— BEGIN —
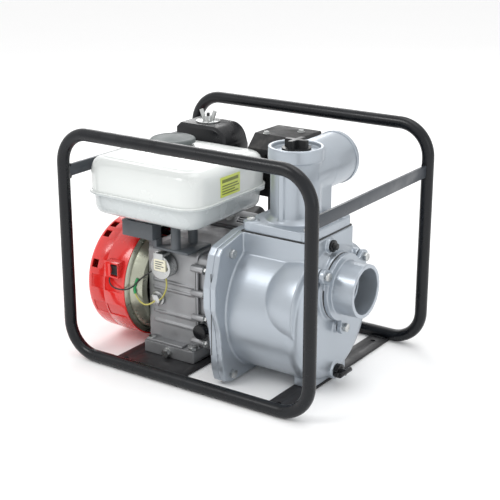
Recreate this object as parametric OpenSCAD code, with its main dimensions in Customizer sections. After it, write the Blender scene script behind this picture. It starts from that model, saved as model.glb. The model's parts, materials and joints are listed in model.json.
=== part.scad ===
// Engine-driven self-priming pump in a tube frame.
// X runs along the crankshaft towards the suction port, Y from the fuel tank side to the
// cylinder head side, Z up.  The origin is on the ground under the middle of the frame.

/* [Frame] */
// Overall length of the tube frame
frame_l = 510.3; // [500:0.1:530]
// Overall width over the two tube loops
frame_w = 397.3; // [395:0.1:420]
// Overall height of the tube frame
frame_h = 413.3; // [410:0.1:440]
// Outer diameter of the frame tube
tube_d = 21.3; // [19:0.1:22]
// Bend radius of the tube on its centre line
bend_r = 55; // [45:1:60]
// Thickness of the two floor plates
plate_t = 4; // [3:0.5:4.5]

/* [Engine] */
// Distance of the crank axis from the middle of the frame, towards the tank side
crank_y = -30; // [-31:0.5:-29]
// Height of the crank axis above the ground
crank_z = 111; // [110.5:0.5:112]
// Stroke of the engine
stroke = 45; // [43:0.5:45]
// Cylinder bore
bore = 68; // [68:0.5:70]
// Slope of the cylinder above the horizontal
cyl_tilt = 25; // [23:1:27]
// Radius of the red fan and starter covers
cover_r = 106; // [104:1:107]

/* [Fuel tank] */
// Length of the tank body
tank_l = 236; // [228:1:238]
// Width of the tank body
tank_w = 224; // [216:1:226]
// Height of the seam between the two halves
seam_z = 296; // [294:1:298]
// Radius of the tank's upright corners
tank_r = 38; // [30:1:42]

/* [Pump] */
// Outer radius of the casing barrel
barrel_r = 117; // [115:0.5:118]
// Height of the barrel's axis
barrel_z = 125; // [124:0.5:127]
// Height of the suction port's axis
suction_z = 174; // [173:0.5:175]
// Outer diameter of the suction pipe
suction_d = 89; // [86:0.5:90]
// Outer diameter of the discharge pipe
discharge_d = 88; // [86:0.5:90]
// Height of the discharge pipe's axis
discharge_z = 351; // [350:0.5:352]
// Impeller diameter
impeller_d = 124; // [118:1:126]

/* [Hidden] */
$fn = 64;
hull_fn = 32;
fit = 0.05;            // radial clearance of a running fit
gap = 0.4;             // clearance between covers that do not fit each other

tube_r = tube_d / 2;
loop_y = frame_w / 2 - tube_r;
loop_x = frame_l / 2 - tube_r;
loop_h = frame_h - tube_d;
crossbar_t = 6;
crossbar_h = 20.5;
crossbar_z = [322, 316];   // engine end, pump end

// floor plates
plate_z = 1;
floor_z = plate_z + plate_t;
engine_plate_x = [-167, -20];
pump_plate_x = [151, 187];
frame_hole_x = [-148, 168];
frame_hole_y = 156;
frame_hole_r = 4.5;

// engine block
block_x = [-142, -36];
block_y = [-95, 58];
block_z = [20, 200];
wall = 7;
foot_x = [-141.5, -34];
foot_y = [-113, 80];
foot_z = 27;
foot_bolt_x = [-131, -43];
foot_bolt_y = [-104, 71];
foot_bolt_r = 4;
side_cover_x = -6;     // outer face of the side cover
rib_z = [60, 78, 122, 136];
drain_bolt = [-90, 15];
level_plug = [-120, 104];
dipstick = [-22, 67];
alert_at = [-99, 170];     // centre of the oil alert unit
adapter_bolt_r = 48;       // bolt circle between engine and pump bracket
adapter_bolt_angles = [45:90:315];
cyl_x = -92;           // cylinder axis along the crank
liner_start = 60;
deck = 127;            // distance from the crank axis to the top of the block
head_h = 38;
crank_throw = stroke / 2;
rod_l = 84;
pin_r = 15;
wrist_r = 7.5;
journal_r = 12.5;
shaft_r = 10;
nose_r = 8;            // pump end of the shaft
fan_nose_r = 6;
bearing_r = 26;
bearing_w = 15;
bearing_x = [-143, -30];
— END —
— BEGIN —
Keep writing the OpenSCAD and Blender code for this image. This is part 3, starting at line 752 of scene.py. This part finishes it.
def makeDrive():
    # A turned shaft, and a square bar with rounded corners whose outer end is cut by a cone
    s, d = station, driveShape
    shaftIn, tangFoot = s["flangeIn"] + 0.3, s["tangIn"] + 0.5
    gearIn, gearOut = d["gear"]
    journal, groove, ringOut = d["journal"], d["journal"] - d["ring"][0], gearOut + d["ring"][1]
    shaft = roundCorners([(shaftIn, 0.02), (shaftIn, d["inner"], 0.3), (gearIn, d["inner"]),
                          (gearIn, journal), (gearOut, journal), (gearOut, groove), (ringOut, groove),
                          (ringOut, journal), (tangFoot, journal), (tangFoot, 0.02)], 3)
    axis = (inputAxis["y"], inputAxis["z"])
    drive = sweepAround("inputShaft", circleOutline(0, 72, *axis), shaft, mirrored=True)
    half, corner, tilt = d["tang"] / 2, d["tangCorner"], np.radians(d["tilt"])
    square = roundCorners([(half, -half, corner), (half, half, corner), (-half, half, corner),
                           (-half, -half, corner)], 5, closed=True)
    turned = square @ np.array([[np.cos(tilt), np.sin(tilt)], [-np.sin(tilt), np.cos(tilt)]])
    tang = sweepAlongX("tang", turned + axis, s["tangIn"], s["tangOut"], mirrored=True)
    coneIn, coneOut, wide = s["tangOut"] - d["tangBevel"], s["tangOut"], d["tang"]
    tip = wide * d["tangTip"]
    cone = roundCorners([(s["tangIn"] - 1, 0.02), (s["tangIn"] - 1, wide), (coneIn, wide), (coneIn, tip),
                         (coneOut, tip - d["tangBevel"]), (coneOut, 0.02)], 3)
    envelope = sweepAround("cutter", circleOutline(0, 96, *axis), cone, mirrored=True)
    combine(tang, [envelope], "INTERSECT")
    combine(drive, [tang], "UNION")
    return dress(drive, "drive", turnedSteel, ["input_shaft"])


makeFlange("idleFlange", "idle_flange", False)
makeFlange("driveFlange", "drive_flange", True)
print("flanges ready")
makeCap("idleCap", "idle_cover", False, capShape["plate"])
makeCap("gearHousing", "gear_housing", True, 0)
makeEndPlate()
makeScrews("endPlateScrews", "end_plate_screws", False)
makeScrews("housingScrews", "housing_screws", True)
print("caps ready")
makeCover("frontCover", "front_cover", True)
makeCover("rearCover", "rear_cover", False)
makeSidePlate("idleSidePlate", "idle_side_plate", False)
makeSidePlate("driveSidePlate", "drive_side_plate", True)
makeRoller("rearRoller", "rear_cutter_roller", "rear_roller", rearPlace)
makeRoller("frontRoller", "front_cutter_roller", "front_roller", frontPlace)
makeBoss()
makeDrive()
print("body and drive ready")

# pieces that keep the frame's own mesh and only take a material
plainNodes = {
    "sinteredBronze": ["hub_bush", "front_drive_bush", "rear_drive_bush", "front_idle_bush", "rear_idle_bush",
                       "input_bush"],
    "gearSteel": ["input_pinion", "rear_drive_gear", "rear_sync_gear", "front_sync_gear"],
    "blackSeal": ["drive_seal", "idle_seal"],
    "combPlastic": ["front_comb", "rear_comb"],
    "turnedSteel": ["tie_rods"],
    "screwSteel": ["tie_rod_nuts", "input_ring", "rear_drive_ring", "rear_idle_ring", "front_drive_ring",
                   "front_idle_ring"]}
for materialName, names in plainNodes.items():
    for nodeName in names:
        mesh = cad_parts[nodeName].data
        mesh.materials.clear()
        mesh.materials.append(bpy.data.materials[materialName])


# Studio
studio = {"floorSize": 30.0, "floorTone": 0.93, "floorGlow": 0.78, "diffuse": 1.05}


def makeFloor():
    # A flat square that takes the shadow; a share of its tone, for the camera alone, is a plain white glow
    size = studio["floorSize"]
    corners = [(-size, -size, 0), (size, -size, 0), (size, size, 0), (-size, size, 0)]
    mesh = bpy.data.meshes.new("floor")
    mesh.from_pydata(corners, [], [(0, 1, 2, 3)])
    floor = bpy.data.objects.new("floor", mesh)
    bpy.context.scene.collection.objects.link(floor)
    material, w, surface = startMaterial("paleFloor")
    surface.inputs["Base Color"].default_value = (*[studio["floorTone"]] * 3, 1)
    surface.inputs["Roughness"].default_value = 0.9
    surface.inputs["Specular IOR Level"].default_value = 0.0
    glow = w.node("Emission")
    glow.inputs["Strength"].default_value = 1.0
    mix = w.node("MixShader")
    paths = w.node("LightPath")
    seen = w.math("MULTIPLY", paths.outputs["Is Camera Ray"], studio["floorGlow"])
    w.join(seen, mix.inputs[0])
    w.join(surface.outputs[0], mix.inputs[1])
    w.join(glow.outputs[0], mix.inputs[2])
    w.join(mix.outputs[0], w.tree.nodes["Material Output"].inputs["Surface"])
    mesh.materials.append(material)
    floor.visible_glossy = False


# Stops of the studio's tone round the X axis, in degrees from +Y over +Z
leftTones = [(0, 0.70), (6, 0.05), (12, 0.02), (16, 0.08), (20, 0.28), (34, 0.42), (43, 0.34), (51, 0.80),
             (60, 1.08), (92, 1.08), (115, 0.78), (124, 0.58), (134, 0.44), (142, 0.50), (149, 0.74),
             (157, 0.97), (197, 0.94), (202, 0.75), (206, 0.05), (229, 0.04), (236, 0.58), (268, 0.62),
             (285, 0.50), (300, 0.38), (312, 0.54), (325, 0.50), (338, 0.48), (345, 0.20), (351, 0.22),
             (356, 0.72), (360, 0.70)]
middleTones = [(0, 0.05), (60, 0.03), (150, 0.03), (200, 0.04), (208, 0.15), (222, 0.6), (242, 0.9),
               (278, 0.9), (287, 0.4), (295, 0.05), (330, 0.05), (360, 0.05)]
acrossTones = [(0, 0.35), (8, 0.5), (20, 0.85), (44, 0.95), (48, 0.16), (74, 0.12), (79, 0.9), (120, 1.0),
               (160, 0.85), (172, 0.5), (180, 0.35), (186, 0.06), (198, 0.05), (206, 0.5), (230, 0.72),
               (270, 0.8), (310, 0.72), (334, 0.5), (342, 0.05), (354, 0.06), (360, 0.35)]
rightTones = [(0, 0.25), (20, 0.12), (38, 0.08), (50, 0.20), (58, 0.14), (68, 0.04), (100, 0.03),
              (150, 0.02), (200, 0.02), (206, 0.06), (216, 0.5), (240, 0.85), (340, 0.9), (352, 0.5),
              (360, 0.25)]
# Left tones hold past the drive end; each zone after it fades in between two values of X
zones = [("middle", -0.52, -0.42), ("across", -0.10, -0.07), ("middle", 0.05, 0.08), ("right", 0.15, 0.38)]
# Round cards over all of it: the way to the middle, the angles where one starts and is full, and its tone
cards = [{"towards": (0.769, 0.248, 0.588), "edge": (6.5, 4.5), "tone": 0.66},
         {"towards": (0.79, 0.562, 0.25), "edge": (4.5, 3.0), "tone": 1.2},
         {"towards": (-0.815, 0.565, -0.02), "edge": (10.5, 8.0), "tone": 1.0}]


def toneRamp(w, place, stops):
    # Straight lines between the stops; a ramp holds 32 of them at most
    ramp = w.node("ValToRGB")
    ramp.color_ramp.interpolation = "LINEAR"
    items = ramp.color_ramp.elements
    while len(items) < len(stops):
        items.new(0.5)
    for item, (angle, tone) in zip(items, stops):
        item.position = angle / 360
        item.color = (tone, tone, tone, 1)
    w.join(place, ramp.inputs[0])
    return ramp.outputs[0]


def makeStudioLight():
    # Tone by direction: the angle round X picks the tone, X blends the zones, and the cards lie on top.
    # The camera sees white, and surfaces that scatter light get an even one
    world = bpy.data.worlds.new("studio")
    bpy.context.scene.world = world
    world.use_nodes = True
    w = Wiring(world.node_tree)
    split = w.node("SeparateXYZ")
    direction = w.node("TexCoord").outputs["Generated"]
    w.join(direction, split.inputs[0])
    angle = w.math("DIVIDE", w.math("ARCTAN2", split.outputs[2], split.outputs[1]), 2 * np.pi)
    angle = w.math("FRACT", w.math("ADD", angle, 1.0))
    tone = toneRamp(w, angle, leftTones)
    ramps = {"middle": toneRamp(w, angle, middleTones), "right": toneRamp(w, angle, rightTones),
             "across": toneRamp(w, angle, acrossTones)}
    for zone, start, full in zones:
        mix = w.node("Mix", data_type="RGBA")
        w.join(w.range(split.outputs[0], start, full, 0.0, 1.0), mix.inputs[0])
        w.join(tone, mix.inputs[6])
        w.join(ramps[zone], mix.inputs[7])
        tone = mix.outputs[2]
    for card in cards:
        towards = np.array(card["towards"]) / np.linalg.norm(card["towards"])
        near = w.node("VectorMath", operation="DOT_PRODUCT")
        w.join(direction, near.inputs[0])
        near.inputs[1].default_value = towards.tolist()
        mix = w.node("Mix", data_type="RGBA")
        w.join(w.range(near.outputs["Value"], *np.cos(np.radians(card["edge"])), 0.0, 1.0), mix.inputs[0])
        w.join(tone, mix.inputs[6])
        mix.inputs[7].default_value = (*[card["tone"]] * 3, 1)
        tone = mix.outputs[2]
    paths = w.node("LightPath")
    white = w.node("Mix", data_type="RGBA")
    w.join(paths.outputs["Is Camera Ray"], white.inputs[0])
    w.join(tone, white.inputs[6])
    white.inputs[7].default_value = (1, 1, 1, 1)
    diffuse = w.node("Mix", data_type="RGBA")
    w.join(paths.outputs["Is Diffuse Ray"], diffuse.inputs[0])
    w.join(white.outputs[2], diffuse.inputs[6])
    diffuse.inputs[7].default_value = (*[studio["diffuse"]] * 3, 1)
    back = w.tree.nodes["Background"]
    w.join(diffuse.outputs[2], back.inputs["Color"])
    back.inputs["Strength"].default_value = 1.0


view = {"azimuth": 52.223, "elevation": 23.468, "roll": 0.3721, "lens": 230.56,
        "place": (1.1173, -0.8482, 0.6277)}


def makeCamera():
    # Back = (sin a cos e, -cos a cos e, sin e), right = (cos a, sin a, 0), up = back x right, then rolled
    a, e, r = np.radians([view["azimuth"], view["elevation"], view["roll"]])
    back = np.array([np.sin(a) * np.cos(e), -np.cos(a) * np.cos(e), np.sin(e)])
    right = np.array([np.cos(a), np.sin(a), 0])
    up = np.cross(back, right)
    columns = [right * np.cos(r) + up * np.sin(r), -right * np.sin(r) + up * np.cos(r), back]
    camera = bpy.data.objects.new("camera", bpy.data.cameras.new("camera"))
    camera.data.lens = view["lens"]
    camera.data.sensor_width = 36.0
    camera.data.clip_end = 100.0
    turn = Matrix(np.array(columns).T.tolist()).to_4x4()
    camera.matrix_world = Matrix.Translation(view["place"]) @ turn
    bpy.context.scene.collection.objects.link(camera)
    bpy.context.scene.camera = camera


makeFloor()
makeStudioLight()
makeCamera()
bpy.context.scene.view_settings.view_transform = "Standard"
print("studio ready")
— END —
— BEGIN —
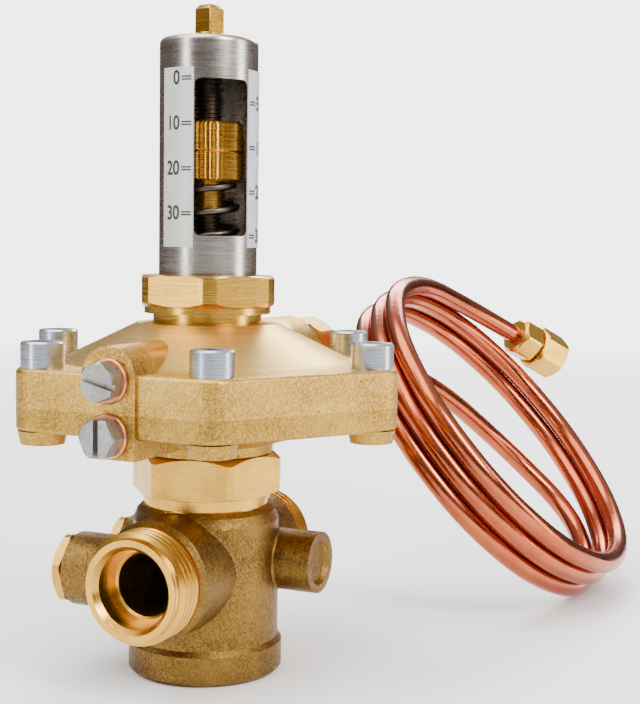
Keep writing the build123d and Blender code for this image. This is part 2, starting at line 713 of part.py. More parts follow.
— END —
EXERCISE DESCRIPTION:
Look above for the line containing "Recreate this object". Output from there through the line containing "plate_t = 4; // [3:0.5:4.5]", exactly and inclusively.

RESULT OF THE EXERCISE:
Recreate this object as parametric OpenSCAD code, with its main dimensions in Customizer sections. After it, write the Blender scene script behind this picture. It starts from that model, saved as model.glb. The model's parts, materials and joints are listed in model.json.
=== part.scad ===
// Engine-driven self-priming pump in a tube frame.
// X runs along the crankshaft towards the suction port, Y from the fuel tank side to the
// cylinder head side, Z up.  The origin is on the ground under the middle of the frame.

/* [Frame] */
// Overall length of the tube frame
frame_l = 510.3; // [500:0.1:530]
// Overall width over the two tube loops
frame_w = 397.3; // [395:0.1:420]
// Overall height of the tube frame
frame_h = 413.3; // [410:0.1:440]
// Outer diameter of the frame tube
tube_d = 21.3; // [19:0.1:22]
// Bend radius of the tube on its centre line
bend_r = 55; // [45:1:60]
// Thickness of the two floor plates
plate_t = 4; // [3:0.5:4.5]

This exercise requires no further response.